We’ve all probably heard this story before: first there was New Orleans jazz in the 1910s and 20s, then there was swing in the 30s, and bebop in the 40s. The 1950s was the home to ‘cool jazz’ and Miles Davis’s iconic Kind of Blue album, and the 1960s…well, everything got a bit weird and difficult to define. A good example of a history like this might be Ken Burns’s PBS mega-documentary Jazz (2000), which spends most of its time lionizing the achievements of Louis Armstrong and Duke Ellington during the 1930s and 40s. Over ten two-hour episodes, Armstrong plays a prominent role in episodes 2, 3, 4, 5, and then 8, 9, and 10. Ellington fares similarly well, looming large in every episode from number 3 onwards. And if you’re a fan of Herbie Hancock, hard-bop, fusion, ‘Latin’ jazz, or interested in the role of jazz in the civil rights movement, you’ll need to wait for the final episode.
So New Jazz Studies has grown up spending a large amount of its time critiquing these sorts of overly comfortable narratives, and calling for greater attention to be paid to neglected musicians and performance styles. It’s a very historiographical mode of enquiry: are we telling the right stories about jazz, featuring the right people, and in the right way?
However, this approach has some fundamental limits. The primacy of historiography in jazz studies means that jazz scholars are overwhelmingly concerned with whether the histories written by modern scholars, historians and filmmakers are accurately representing ‘what really happened.’ There are the obvious limits here, many of which have been identified by American jazz scholar Sherrie Tucker. Tucker points out that we can’t continually enlarge the ‘canon’ to include everyone; despite many scholars’ calls for more flexible definitions of jazz, academic jazzers are yet to show significant interest in shopping mall background music, the ubiquitous popularity of Norah Jones, or the jam session scene in Disney’s The Aristocats.

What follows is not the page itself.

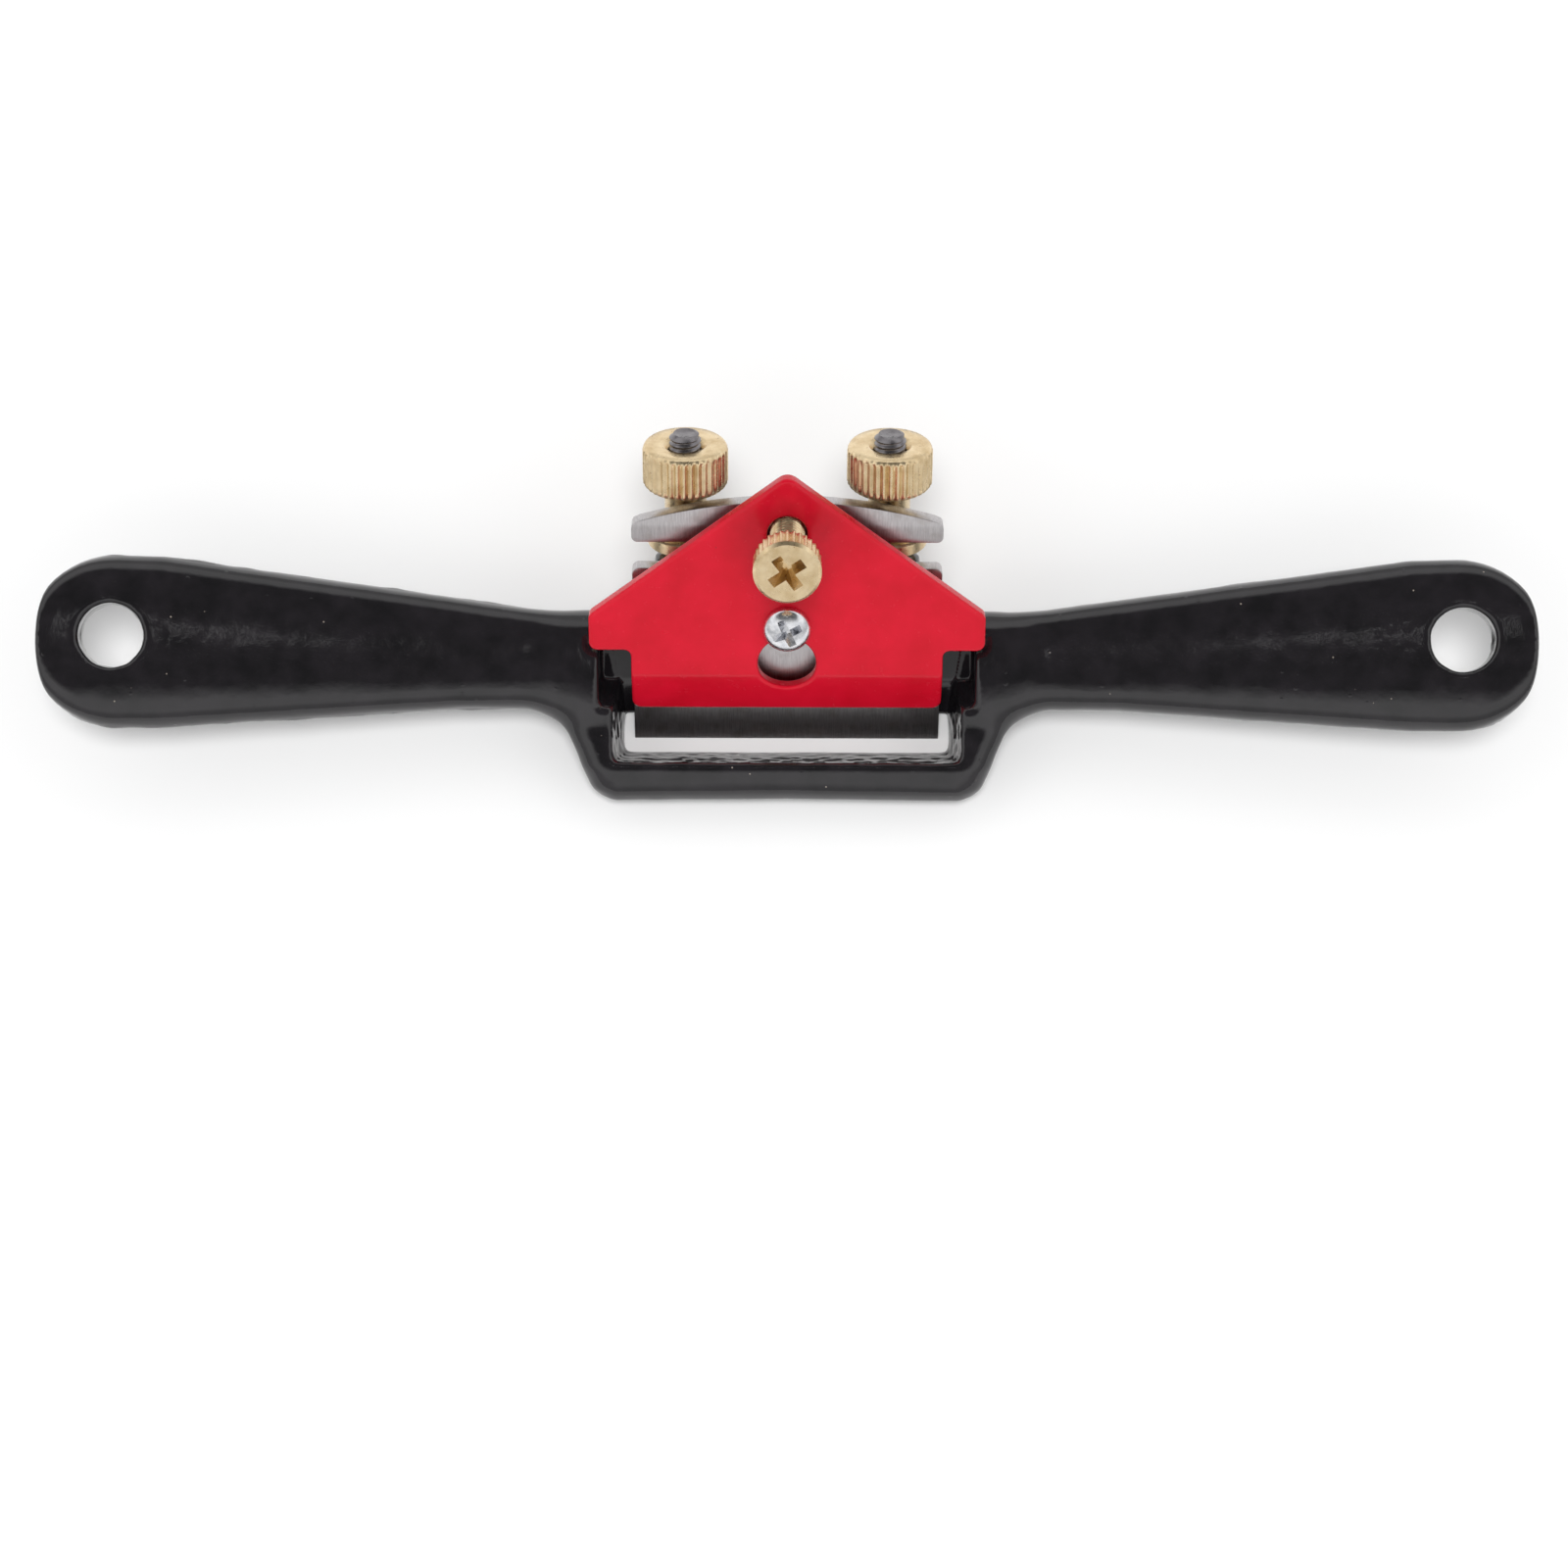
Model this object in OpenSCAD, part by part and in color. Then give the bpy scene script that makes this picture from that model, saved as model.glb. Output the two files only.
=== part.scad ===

But what is really important to note here is that this overwhelmingly historiographical approach has bled into the ways in which jazz scholars think about technology. As I pointed out before, when jazz scholars talk about technology, they’re usually talking about recordings. In some ways, we can’t blame them, as a recording is the best way to capture the improvisation and spontaneity that is so essential to jazz. Yet this emphasis is, at its heart, also a historiographical one: records give us glimpses into the lost performances that we want to write about. They are a window into the complexities of the reality that we are so concerned about representing correctly in our books, films, and articles.
As I will argue in my paper next month, this understanding of recordings has lead jazz scholars on the whole to only ask one question of recordings: ‘how representative is this recording of what those musicians were actually playing at the time?’ Yet this approach doesn’t apply in a situation where there is little or no corresponding access to the same musicians playing live, such as in Britain. And, perhaps more importantly, it doesn’t examine how recordings become what British jazz scholar Catherine Tackley has termed ‘social texts.’ Whether recordings are representative of a ‘live’ tradition or not, recordings have been bought, sold, listened to, danced to, preserved—even burned—throughout the twentieth century. We can all remember our first LP, tape, or CD, and what that music still means to us years later. Similarly, I’m sure we’ve all been in the situation where we have been avid fans of a particular band or composer, only to discover something unpleasant about them or their history that causes significant anxiety over whether this music then still ‘means’ the same thing as it did before. A case in point here might be Eric Clapton: how could a musician who had been so influenced by the blues, and who had done so much to introduce British listeners to African-American music through his recordings, stand on stage in 1976 and chant the contemporary neo-Nazi slogan ‘Keep Britain White’?
It’s clear, then, that recordings themselves—not just the music they contain—accrue meanings that change over time and can often become contradictory. As such, it is vital that a focus on how technology is ‘used’ and how this affects the meanings of the music should become more prominent in jazz studies, as it has done in other disciplines of musicology (Hi there, ethnomusicologists!). As Tackley points out, although jazz musicians regularly ‘use’ recordings to help them learn to improvise by transcribing ‘riffs’ and ‘licks,’ even this practice has only been examined in a handful of academic studies. This is only one use of the recording, but there are many others.
And finally, there are even more basic things that jazz studies can do, if we want to expand the ways we think about technology. For a start, we could think about more than just recordings, contextualizing LPs, 45s, and 78s with other technologies, such as radios, films, sheet music, or even magazines and book subscription clubs. These are arguably also ‘technologies’—in the sense that they play a role in enforcing, communicating, or questioning the meanings of the music they feature—yet they are rarely used as such.
Instead, these technologies have circumscribed roles: we might typically look at a magazine review for an idea of what critics thought about a particular record, but we don’t yet tend to consider how both the recording and the magazine might both be technologies that (in different ways) are used to underpin the same set of cultural practices. As I hope to show in my paper, these might include cultures of collecting, communal listening, attending performances, social dancing, or amateur history writing.
In jazz studies, at least, there’s a lot to learn about new ways of thinking about technology that go beyond the recording as a ‘representative’ or ‘mediating’ artifact. Perhaps a conference on technology would be a good place to start!
DeVeaux, Scott. “Constructing the Jazz Tradition: Jazz Historiography.” Black American Literature Forum 25 (1991): 525–60.
Tackley, Catherine. “Jazz Recordings as Social Texts.” In Recorded Music: Society, Technology, and Performance, edited by Amanda Bayley, 167–86. Cambridge: Cambridge University Press, 2010.
Tucker, Sherrie. “Deconstructing the Jazz Tradition: The ‘Subjectless Subject’ of New Jazz Studies.” The Source 2 (2005): 31–46.